Exercise details:
Return, exactly as written, every line from the first line of the data below through the line that contains "return [(x, y, z)".

## Start

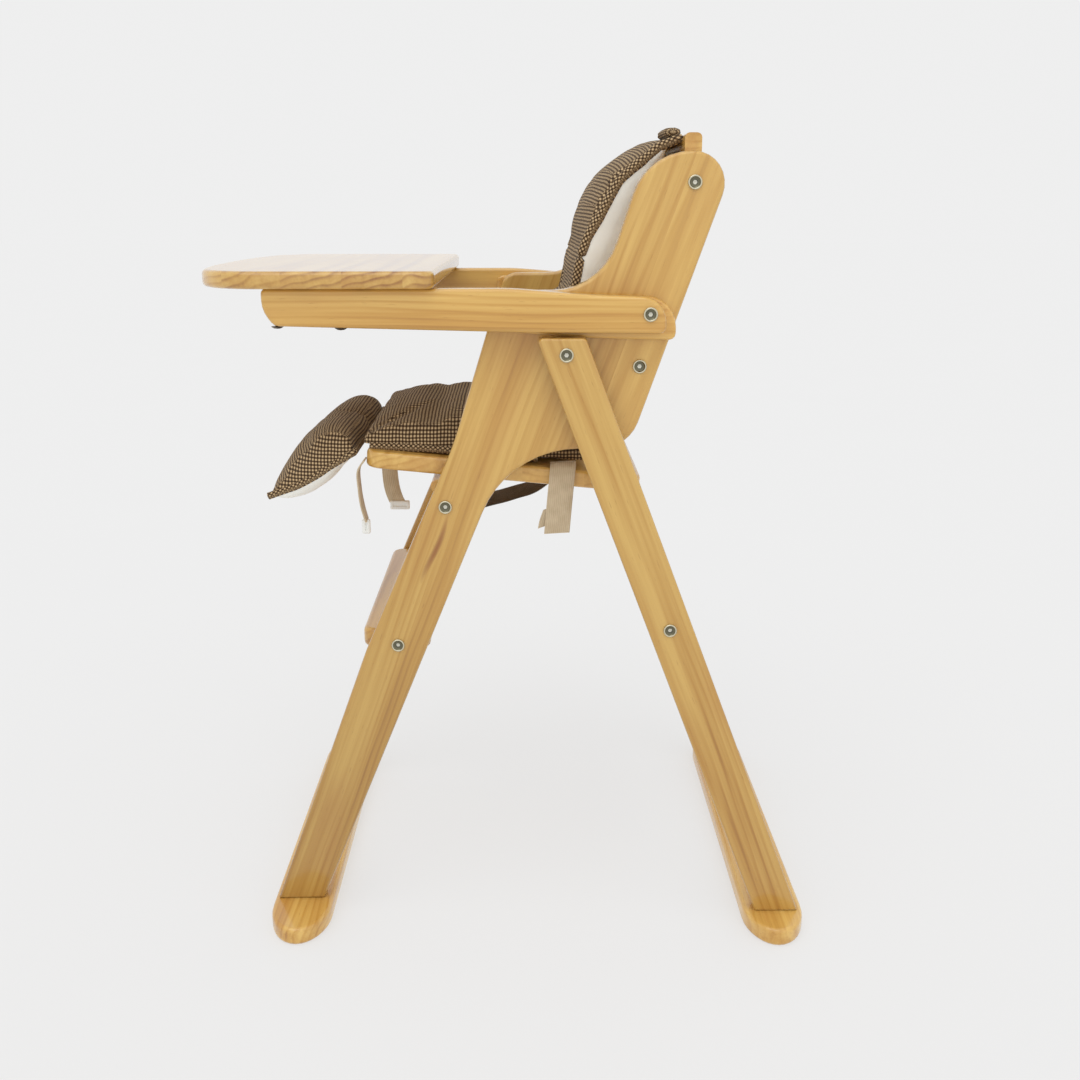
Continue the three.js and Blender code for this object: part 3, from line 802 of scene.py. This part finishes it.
def ribbon(name, node, centre, width_along, width, thickness, material):
    """A flat strap along smooth centre points, with rounded selvedges."""
    centre = [Vector(p) for p in centre]
    smoothed = []
    for i in range(len(centre) - 1):
        p0, p1, p2, p3 = (centre[min(max(i + k, 0), len(centre) - 1)] for k in (-1, 0, 1, 2))
        square = 2 * p0 - 5 * p1 + 4 * p2 - p3
        cube = 3 * p1 - p0 - 3 * p2 + p3
        for step in range(8):
            t = step / 8
            smoothed.append(0.5 * (2 * p1 + (p2 - p0) * t + square * t**2 + cube * t**3))
    smoothed.append(centre[-1])
    wide = Vector(width_along).normalized()
    work = bmesh.new()
    cloth = work.verts.layers.float_vector.new("cloth")
    section = [(-0.5, -0.25), (-0.47, -0.5), (0.0, -0.5), (0.47, -0.5), (0.5, -0.25)]
    section += [(0.5, 0.25), (0.47, 0.5), (0.0, 0.5), (-0.47, 0.5), (-0.5, 0.25)]
    rings = []
    travelled = 0.0
    for i, point in enumerate(smoothed):
        tangent = (smoothed[min(i + 1, len(smoothed) - 1)] - smoothed[max(i - 1, 0)]).normalized()
        out = wide.cross(tangent).normalized()
        if i:
            travelled += (point - smoothed[i - 1]).length
        ring = []
        for a, b in section:
            sway = 0.0006 * noise.noise(Vector((travelled * 40, a * 3, 1.7)))
            vertex = work.verts.new(point + wide * (a * width) + out * (b * thickness + sway))
            vertex[cloth] = (a * width, travelled, 0)
            ring.append(vertex)
        rings.append(ring)
    join_rings(work, rings)
    piece = object_from(work, name)
    smooth(dress(piece, material), 60)
    finish_piece(piece, "frame", *([node] if node else []))


def line_yz(x, points):
    """Side-view points as points in space at one distance from the middle."""
    return [(x, y, z) for y, z in side(points)]


ribbon(
    "buckle_strap_web", "buckle_strap",
    line_yz(0.155, [(-187, 566), (-195, 553), (-194.5, 530), (-192, 510), (-188, 494)]),
    ACROSS, 0.020, 0.0018, BEIGE_WEB,
)
ribbon(
    "adjuster_strap_web", "adjuster_strap",
    line_yz(0.060, [(-171, 550), (-171, 530), (-169, 510), (-164, 494), (-158, 486)]),
    (0, 1, 0.15), 0.019, 0.0018, BEIGE_WEB,
)
rear_y = 0.034 + SHIFT
ribbon(
    "rear_strap_web", "rear_strap",
    [
        (0.157, rear_y + 0.003, 0.5625), (0.166, rear_y + 0.003, 0.5620), (0.1715, rear_y + 0.002, 0.553),
        (0.173, rear_y - 0.001, 0.520), (0.172, rear_y - 0.004, 0.483),
    ],
    (0, 1, 0.06), 0.029, 0.0020, BEIGE_WEB,
)
ribbon(
    "rear_strap_tail", None,
    [(0.1695, rear_y - 0.012, 0.512), (0.169, rear_y - 0.016, 0.500), (0.168, rear_y - 0.018, 0.490)],
    (0, 1, 0.35), 0.016, 0.0014, BEIGE_WEB,
)
ribbon(
    "limit_band", "limit_strap", line_yz(0.0, [(-80, 471), (-60, 478), (-20, 489), (10, 500), (45, 527)]),
    ACROSS, 0.070, 0.0025, DARK_WEB,
)


PLATE_ROUNDING = 0.0022


def plate(name, node, centre, size, border):
    """A moulded plate: a rounded rectangle in the side view with a shallow recess inside its border."""
    work = bmesh.new()
    bmesh.ops.create_cube(work, size=1.0)
    bmesh.ops.scale(work, vec=size, verts=work.verts)
    bmesh.ops.bevel(work, geom=work.edges[:], offset=PLATE_ROUNDING, segments=4, profile=0.6, affect="EDGES")
    faces = [f for f in work.faces if abs(f.normal.x) > 0.99 and f.calc_area() > 2e-5]
    bmesh.ops.inset_individual(work, faces=faces, thickness=border, depth=0.0)
    bmesh.ops.inset_individual(work, faces=faces, thickness=0.0004, depth=-0.0012)
    bmesh.ops.translate(work, vec=centre, verts=work.verts)
    piece = object_from(work, name)
    smooth(dress(piece, WHITE_PLASTIC), 40)
    finish_piece(piece, "frame", node)


plate("waist_buckle_half", "waist_buckle", (0.155, -0.189 + SHIFT, 0.487), (0.0060, 0.0095, 0.0165), 0.0022)
plate(
    "strap_adjuster_frame", "strap_adjuster",
    (0.061, -0.160 + SHIFT, 0.4885), (0.005, 0.024, 0.011), 0.0018,
)

# ---------------------------------------------------------------- rolled cloth on the cushion's top


def roll(name, x0, x1, y, z, radius):
    """A flattened roll of check cloth that lies across the chair."""
    steps, sides = 14, 20
    work = bmesh.new()
    cloth = work.verts.layers.float_vector.new("cloth")
    rings = []
    for i in range(steps + 1):
        t = i / steps
        shrink = math.sqrt(max(0.05, 1 - abs(2 * t - 1) ** 6))
        ring = []
        for k in range(sides):
            angle = 2 * math.pi * k / sides
            uneven = noise.noise(Vector((t * 3, math.cos(angle) * 2, math.sin(angle) * 2)))
            r = radius * shrink * (1 + 0.12 * uneven)
            x = x0 + (x1 - x0) * t
            vertex = work.verts.new((x, y + 1.15 * r * math.cos(angle), z + 0.62 * r * math.sin(angle)))
            vertex[cloth] = (x, radius * angle, 0)
            ring.append(vertex)
        rings.append(ring)
    join_rings(work, rings)
    piece = object_from(work, name)
    smooth(dress(piece, CHECK))
    finish_piece(piece, "frame")


roll("top_roll", 0.070, 0.150, 0.152 + SHIFT, 0.9165, 0.0090)

# ---------------------------------------------------------------- floor, light and camera

FLOOR_GLOW = 0.588
SKY_STRENGTH = 0.86
CAMERA_DOWN = 16.0477
CAMERA_TURN = 0.7157
SENSOR_WIDTH = 36


def floor():
    """A pale floor that gives some light of its own, so the shadow on it stays faint."""
    bpy.ops.mesh.primitive_plane_add(size=60, location=(0, 0, 0))
    plane = bpy.context.object
    plane.name = "floor"
    s = Shader("floor_paint", 0.9, Specular_IOR_Level=0.0)
    place = s.node("TexCoord").outputs["Object"]
    tone = s.remap(s.noise(place, 3.0, 2.0), 0.3, 0.7, 0.0, 1.0)
    s.colour(s.mix(tone, (0.249,) * 3, (0.251,) * 3))
    s.bsdf.inputs["Emission Color"].default_value = (1, 1, 1, 1)
    s.bsdf.inputs["Emission Strength"].default_value = FLOOR_GLOW
    dress(plane, s.material)


floor()

scene = bpy.context.scene
scene.view_settings.view_transform = "Standard"
world = bpy.data.worlds.new("studio")
world.use_nodes = True
world.node_tree.nodes["Background"].inputs[0].default_value = (1.0, 1.0, 1.0, 1)
world.node_tree.nodes["Background"].inputs[1].default_value = SKY_STRENGTH
scene.world = world


def soft_sun(name, strength, spread, azimuth, elevation):
    """A broad, soft light. Azimuth is measured from the chair's front towards its left side."""
    data = bpy.data.lights.new(name, "SUN")
    data.energy = strength
    data.angle = math.radians(spread)
    sun = bpy.data.objects.new(name, data)
    scene.collection.objects.link(sun)
    a, e = math.radians(azimuth), math.radians(elevation)
    towards = Vector((math.sin(a) * math.cos(e), -math.cos(a) * math.cos(e), math.sin(e)))
    sun.rotation_mode = "QUATERNION"
    sun.rotation_quaternion = towards.to_track_quat("Z", "Y")


soft_sun("key", 0.62, 50, 60, 62)
soft_sun("side_fill", 0.35, 90, 110, 25)

camera = bpy.data.objects.new("camera", bpy.data.cameras.new("camera"))
scene.collection.objects.link(camera)
camera.location = (1.4348, -0.00497 + SHIFT, 0.838)
camera.rotation_euler = (math.radians(90 - CAMERA_DOWN), 0, math.radians(90 - CAMERA_TURN))
camera.data.sensor_width = SENSOR_WIDTH
camera.data.lens = SENSOR_WIDTH * 115 / 108
scene.camera = camera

## End

Task response:
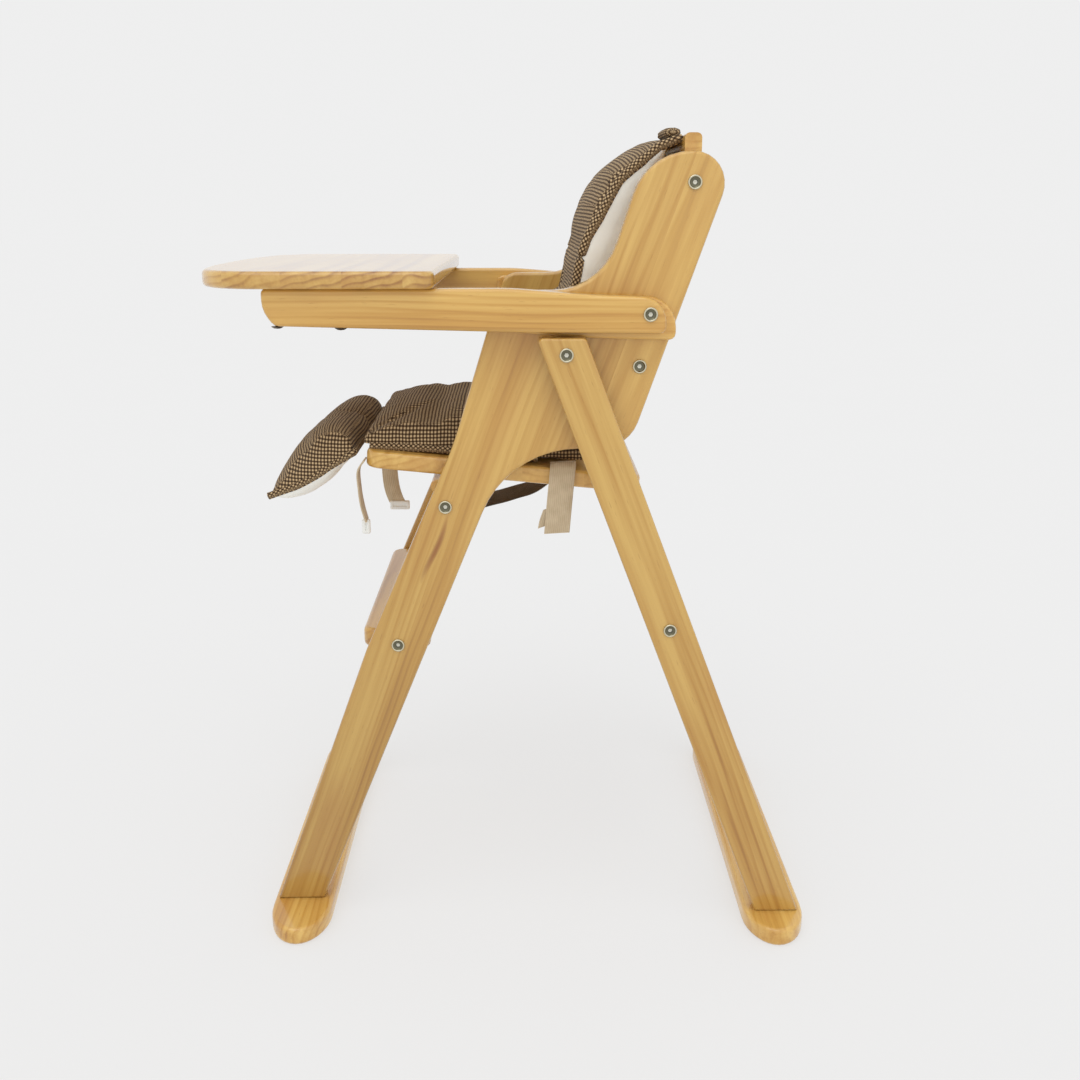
Continue the three.js and Blender code for this object: part 3, from line 802 of scene.py. This part finishes it.
def ribbon(name, node, centre, width_along, width, thickness, material):
    """A flat strap along smooth centre points, with rounded selvedges."""
    centre = [Vector(p) for p in centre]
    smoothed = []
    for i in range(len(centre) - 1):
        p0, p1, p2, p3 = (centre[min(max(i + k, 0), len(centre) - 1)] for k in (-1, 0, 1, 2))
        square = 2 * p0 - 5 * p1 + 4 * p2 - p3
        cube = 3 * p1 - p0 - 3 * p2 + p3
        for step in range(8):
            t = step / 8
            smoothed.append(0.5 * (2 * p1 + (p2 - p0) * t + square * t**2 + cube * t**3))
    smoothed.append(centre[-1])
    wide = Vector(width_along).normalized()
    work = bmesh.new()
    cloth = work.verts.layers.float_vector.new("cloth")
    section = [(-0.5, -0.25), (-0.47, -0.5), (0.0, -0.5), (0.47, -0.5), (0.5, -0.25)]
    section += [(0.5, 0.25), (0.47, 0.5), (0.0, 0.5), (-0.47, 0.5), (-0.5, 0.25)]
    rings = []
    travelled = 0.0
    for i, point in enumerate(smoothed):
        tangent = (smoothed[min(i + 1, len(smoothed) - 1)] - smoothed[max(i - 1, 0)]).normalized()
        out = wide.cross(tangent).normalized()
        if i:
            travelled += (point - smoothed[i - 1]).length
        ring = []
        for a, b in section:
            sway = 0.0006 * noise.noise(Vector((travelled * 40, a * 3, 1.7)))
            vertex = work.verts.new(point + wide * (a * width) + out * (b * thickness + sway))
            vertex[cloth] = (a * width, travelled, 0)
            ring.append(vertex)
        rings.append(ring)
    join_rings(work, rings)
    piece = object_from(work, name)
    smooth(dress(piece, material), 60)
    finish_piece(piece, "frame", *([node] if node else []))


def line_yz(x, points):
    """Side-view points as points in space at one distance from the middle."""
    return [(x, y, z) for y, z in side(points)]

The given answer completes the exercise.